Peter da Costa Peter da Costa, communication for development specialist
Peter da Costa, a national of The Gambia, is a communication for development specialist who has worked extensively in Africa over the last 16 years. He initially trained as a journalist and reported extensively from West Africaduring the early 1990s for print, broadcast and multimedia outlets. During this period he diversified into communication for development and undertook assignments for a number of development organizations. In 1994 he was appointed Regional Director for Africa of Inter Press Service, a leading global media and development communication agency, and moved to Zimbabwe. In 1997 he became Senior Communication Adviser to the head of the United Nations Economic Commission for Africa in Ethiopia, where he led efforts to build and strengthen communication for development partnerships and capacity in Africa. In 2003 he left the UN to pursue doctoral studies and is currently a PhD candidate at the Schoolof Oriental and African Studies, University of London, UK. He remains actively involved in communication for development initiatives in and on Africa.

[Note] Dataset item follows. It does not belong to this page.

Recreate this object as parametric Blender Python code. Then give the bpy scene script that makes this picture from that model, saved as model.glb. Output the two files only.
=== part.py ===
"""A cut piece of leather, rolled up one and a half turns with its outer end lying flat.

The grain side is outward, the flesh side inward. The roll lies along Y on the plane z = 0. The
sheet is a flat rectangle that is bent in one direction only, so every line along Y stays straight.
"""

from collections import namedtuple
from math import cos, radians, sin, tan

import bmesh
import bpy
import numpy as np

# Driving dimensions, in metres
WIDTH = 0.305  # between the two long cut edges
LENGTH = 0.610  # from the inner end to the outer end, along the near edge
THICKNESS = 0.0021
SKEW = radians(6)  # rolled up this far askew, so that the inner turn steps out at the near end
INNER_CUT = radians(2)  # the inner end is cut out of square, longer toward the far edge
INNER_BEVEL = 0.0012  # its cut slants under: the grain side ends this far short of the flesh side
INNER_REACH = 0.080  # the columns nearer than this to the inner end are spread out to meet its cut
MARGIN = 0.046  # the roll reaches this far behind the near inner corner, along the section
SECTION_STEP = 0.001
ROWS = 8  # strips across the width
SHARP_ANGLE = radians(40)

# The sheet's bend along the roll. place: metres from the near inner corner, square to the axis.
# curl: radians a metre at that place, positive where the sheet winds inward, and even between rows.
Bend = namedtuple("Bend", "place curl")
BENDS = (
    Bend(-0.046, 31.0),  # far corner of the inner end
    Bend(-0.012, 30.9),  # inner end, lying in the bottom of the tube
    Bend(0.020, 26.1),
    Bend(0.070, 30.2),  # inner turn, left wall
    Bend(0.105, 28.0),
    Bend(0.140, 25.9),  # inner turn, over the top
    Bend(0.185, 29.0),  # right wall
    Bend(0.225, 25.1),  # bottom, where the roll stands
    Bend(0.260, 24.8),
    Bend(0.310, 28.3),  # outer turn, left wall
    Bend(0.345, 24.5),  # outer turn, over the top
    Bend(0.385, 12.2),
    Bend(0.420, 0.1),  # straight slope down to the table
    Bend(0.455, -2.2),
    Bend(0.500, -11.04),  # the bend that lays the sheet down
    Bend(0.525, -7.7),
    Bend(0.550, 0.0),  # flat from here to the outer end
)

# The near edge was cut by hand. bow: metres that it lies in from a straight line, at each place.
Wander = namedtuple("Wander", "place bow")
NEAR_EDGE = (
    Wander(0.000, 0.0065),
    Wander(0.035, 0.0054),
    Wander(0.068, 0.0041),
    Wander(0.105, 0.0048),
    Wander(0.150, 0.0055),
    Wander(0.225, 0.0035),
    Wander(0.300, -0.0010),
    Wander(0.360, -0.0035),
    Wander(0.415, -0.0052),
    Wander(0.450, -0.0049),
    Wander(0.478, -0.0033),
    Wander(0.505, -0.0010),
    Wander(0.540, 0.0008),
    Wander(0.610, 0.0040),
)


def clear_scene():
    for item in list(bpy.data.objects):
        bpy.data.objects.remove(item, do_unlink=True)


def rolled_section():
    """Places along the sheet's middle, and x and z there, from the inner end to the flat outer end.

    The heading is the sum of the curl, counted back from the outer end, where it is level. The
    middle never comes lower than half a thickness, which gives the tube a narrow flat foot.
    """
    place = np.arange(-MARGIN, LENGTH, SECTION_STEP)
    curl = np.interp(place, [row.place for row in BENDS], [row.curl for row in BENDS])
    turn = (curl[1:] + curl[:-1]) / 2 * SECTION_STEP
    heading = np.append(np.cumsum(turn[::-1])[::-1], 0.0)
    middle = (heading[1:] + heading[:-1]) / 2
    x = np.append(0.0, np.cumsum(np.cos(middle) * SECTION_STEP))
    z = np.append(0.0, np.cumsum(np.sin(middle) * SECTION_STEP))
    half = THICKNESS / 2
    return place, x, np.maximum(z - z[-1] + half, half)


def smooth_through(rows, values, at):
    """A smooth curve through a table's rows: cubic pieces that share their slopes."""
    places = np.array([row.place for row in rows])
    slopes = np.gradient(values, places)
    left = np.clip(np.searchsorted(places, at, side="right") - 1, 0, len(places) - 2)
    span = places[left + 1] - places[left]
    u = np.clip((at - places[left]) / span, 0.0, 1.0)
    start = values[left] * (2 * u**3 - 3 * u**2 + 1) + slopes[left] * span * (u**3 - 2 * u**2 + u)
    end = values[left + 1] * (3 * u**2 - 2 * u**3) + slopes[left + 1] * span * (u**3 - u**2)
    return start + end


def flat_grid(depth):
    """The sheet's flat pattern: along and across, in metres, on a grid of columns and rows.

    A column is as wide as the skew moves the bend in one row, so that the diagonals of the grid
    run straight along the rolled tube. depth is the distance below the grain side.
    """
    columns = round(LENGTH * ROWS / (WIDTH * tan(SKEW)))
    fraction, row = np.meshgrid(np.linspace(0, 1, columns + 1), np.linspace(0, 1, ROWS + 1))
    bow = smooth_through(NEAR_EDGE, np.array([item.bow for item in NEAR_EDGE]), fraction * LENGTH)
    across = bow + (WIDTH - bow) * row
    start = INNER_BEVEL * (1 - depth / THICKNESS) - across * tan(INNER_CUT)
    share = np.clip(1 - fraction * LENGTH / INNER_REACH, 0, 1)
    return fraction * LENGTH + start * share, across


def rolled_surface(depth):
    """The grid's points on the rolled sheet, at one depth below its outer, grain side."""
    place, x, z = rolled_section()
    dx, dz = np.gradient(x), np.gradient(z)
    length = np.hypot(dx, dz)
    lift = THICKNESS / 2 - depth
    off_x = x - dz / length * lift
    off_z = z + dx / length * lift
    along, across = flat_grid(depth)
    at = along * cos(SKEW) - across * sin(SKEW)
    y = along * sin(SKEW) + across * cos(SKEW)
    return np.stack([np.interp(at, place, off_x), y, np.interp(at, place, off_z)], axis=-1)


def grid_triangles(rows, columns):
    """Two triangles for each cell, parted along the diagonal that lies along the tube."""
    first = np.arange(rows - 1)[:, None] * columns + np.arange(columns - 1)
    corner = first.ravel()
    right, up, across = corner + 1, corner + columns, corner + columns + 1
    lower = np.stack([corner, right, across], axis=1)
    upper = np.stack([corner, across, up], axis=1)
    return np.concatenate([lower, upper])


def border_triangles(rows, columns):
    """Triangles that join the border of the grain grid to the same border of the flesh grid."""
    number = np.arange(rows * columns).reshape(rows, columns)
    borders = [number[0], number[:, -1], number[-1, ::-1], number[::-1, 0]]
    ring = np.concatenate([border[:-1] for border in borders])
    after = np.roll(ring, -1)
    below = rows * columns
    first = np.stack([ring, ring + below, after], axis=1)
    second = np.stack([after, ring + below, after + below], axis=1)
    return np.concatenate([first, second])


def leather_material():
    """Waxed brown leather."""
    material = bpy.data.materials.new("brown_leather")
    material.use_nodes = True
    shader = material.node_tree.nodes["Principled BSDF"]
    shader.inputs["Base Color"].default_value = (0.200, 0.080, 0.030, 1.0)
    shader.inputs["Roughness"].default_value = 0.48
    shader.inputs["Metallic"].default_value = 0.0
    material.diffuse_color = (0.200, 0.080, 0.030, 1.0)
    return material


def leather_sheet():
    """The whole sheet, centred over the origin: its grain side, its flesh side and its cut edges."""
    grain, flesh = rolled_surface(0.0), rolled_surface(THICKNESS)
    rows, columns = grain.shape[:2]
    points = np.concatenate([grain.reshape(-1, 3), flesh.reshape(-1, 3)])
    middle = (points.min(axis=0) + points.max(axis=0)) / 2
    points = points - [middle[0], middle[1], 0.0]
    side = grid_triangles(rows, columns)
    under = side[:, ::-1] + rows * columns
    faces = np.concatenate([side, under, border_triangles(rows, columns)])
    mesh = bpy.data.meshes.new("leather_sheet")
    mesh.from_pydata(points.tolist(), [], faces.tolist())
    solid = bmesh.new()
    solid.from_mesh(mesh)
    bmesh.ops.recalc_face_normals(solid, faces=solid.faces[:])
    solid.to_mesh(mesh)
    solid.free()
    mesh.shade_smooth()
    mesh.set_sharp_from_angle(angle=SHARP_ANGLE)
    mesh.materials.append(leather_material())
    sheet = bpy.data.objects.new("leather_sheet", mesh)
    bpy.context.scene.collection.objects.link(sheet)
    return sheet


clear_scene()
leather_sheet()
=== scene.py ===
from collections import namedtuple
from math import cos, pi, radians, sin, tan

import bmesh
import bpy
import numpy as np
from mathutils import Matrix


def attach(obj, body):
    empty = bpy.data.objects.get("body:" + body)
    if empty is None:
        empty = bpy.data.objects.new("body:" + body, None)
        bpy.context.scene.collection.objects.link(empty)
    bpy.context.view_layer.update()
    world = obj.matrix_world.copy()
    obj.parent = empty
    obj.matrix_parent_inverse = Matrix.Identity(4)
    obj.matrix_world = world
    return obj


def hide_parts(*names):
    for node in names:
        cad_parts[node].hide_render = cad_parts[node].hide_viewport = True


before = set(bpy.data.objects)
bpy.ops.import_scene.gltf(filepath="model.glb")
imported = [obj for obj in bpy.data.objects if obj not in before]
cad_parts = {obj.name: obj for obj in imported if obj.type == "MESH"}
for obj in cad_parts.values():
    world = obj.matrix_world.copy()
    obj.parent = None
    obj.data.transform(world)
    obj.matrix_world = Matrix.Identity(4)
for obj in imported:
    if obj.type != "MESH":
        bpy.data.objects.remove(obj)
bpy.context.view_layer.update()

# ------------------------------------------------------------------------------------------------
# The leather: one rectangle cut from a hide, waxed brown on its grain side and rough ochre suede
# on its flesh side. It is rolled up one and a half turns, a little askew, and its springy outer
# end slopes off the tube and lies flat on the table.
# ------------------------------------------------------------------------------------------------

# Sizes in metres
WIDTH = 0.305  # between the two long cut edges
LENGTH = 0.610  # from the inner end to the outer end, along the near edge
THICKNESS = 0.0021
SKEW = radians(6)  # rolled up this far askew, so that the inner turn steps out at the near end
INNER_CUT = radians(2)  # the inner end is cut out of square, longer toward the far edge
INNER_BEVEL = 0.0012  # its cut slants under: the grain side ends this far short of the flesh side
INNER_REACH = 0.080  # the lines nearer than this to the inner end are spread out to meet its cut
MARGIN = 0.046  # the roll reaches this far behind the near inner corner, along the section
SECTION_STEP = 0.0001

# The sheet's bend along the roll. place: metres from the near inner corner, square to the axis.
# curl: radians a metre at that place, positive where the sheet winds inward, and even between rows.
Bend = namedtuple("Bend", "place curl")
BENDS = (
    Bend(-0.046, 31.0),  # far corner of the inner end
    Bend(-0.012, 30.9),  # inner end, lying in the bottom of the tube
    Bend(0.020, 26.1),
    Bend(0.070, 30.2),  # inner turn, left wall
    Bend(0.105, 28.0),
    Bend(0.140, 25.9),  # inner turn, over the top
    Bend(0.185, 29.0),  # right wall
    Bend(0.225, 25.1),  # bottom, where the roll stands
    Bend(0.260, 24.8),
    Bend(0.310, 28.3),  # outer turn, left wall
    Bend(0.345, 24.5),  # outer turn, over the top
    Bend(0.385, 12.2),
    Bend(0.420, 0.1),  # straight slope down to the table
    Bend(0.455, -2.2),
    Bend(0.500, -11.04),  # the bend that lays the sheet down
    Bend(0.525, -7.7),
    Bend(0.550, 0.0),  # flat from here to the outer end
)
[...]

Kaitira Kandjii Kaitira Kandjii - Regional Director, Media Institute for Southern Africa (MISA)
Kaitira Kandjii was born in Namibia and obtained his BA(Hons) and MA in Media Studies and Policies from the University of Natal, South Africa. He began his professional career as a jounalist working for a daily newspaper owned by the Democratic Media Holdings in 1990 and later worked as a senior journalist and then Editor of a community magazine called Bricks Community Magazine. In 1997 Kaitira joined the University of Namibia as lecturer in Media Studies and taught the first batch of media and journalism students. He later joined the Government and worked as a Communication Specialist for a water project wihthin the Ministry of Agriculture. In 2000, Kaitira Kandji joined MISA as an Information Officer and rose through the ranks until he was appointed Regional Director this year. He has published articles on media policy, broadcasting and freedom of expression.